Dataset Creation Methodology for CNN Land Use/ Cover Classification: Thailand’s Rural Area Study Case
Land cover is a powerful tool and takes advantage of Convolutional Neural Network
(CNN) in remote sensing image recognition. However, the existing datasets are pretty small
or are not relied to the studied class where the land cover is performed. In this paper,
a methodology is proposed and detailed to create dataset images to be used for land cover
through CNN. This method consists in 4 steps. Firstly, large remote sensing images are collected.

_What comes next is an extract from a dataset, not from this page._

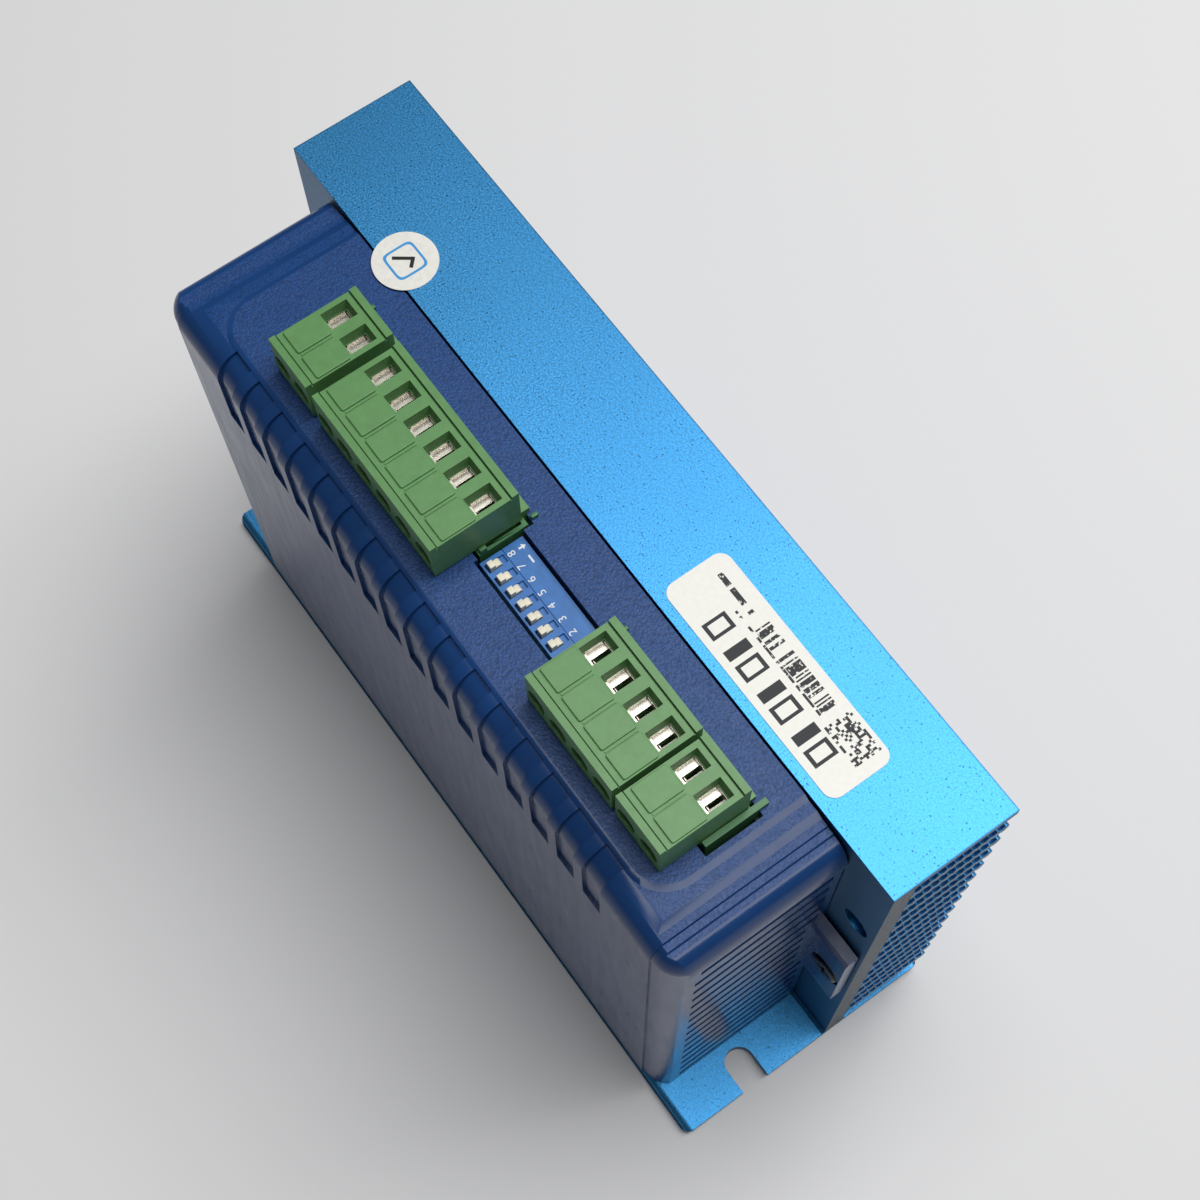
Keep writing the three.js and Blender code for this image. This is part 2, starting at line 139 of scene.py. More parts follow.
class DriverFinishes(bpy.types.PropertyGroup):
    """Colours of the finishes."""

    anodised: colour("Anodised blue", "Blasted and anodised aluminium", (0.060, 0.315, 0.65))
    sawn: colour("Sawn aluminium", "Bare sawn ends of the extrusion", (0.045, 0.066, 0.088))
    cover: colour("Cover blue", "Moulded cover", (0.0095, 0.043, 0.150))
    plug: colour("Plug green", "Plug housings", (0.112, 0.280, 0.092))
    header: colour("Header green", "Headers inside the cover", (0.055, 0.19, 0.07))
    nickel: colour("Nickel", "Plated clamp cages and springs", (0.66, 0.62, 0.54))
    steel: colour("Screw steel", "Zinc plated clamp screws", (0.52, 0.50, 0.47))
    switch: colour("Switch blue", "Switch block", (0.020, 0.140, 0.42))
    ivory: colour("Slider ivory", "Switch sliders", (0.78, 0.74, 0.60))
    paper: colour("Label white", "Printed labels", (0.93, 0.92, 0.86))
    ink: colour("Label ink", "Print on the labels", (0.018, 0.020, 0.024))


# ---- modelling helpers ------------------------------------------------------------------
def deselect():
    """Leaves nothing selected, in object mode."""
    current = bpy.context.object
    if current is not None and current.mode != "OBJECT":
        bpy.ops.object.mode_set(mode="OBJECT")
    bpy.ops.object.select_all(action="DESELECT")


def activate(*obs):
    """Selects these objects and makes the first the active one."""
    deselect()
    for ob in obs:
        ob.select_set(True)
    bpy.context.view_layer.objects.active = obs[0]


def settle(name):
    """Names the new primitive and moves its place into its mesh."""
    ob = bpy.context.object
    ob.name = name
    ob.data.name = name
    activate(ob)
    bpy.ops.object.transform_apply(location=True, rotation=True, scale=True)
    return ob


def block(name, low, high):
    """A cuboid between two corners."""
    low, high = Vector(low), Vector(high)
    deselect()
    bpy.ops.mesh.primitive_cube_add(size=1, location=(low + high) / 2, scale=high - low)
    return settle(name)


def bar(name, x, half, low, high):
    """A cuboid centred on x, between two (y, z) corners."""
    return block(name, (x - half, *low), (x + half, *high))


TURNS = {"x": (0, math.pi / 2, 0), "y": (math.pi / 2, 0, 0), "z": (0, 0, 0)}


def drum(name, centre, axis, radius, depth, sides):
    """A cylinder along an axis, by its centre."""
    deselect()
    bpy.ops.mesh.primitive_cylinder_add(
        vertices=sides, radius=radius, depth=depth, location=centre, rotation=TURNS[axis])
    return settle(name)


def spot(axis, a, b, along):
    """A point from its outline coordinates: (y, z) for x, (x, z) for y, (x, y) for z."""
    return {"x": (along, a, b), "y": (a, along, b), "z": (a, b, along)}[axis]


def prism(name, axis, outline, start, end):
    """A filled ring of points, drawn to an outline and extruded along an axis."""
    deselect()
    bpy.ops.mesh.primitive_circle_add(vertices=len(outline), radius=1, fill_type="NGON")
    ob = settle(name)
    for vert, (a, b) in zip(ob.data.vertices, outline):
        vert.co = spot(axis, a, b, start)
    bpy.ops.object.mode_set(mode="EDIT")
    bpy.ops.mesh.select_all(action="SELECT")
    bpy.ops.mesh.extrude_region_move(
        TRANSFORM_OT_translate={"value": Vector(spot(axis, 0, 0, end - start))})
    bpy.ops.mesh.select_all(action="SELECT")
    bpy.ops.mesh.normals_make_consistent(inside=False)
    bpy.ops.object.mode_set(mode="OBJECT")
    return ob


def rounded(a0, a1, b0, b1, radii, steps):
    """Outline of a rectangle; radii run low-low, high-low, high-high, low-high."""
    centres = (
        (a0 + radii[0], b0 + radii[0], 1.0), (a1 - radii[1], b0 + radii[1], 1.5),
        (a1 - radii[2], b1 - radii[2], 0.0), (a0 + radii[3], b1 - radii[3], 0.5))
    points = []
    for (a, b, turn), radius in zip(centres, radii):
        count = steps if radius > 0 else 0
        for i in range(count + 1):
            angle = math.pi * (turn + (0.5 * i / count if count else 0))
            points.append((a + radius * math.cos(angle), b + radius * math.sin(angle)))
    return points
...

Then, a large amount of tiles are created using an adequate sampling method. Using a coarse
model tiles are automatically labeled. Finally, dataset is cleaned from mislabeled images in
order to be used in a CNN model. Rural area in Thailand is used as study case for a 4 class
dataset: buildings, forest, roads and wasteland. In a first step, satellite images are cropped using
overlapping process to create dataset tiles. Then, coarse model based on pixel RGB bands
value is developed and by applying ratio on these RGB filters, tiles can be classified. Results
show that building and wasteland class can be created with a very high precision of at least
98% demonstrating the robustness of the proposed method to quickly perform a dataset
image. Forest presents a good precision with a value of 90%. On the opposite, roads class
presents a low precision of 68% and therefore, this datasets needs to be manually cleaned by
the users. Finally, effects of cropping and overlapping size are investigated and results show
that using a different cropping size requires a new calibration of the methodology.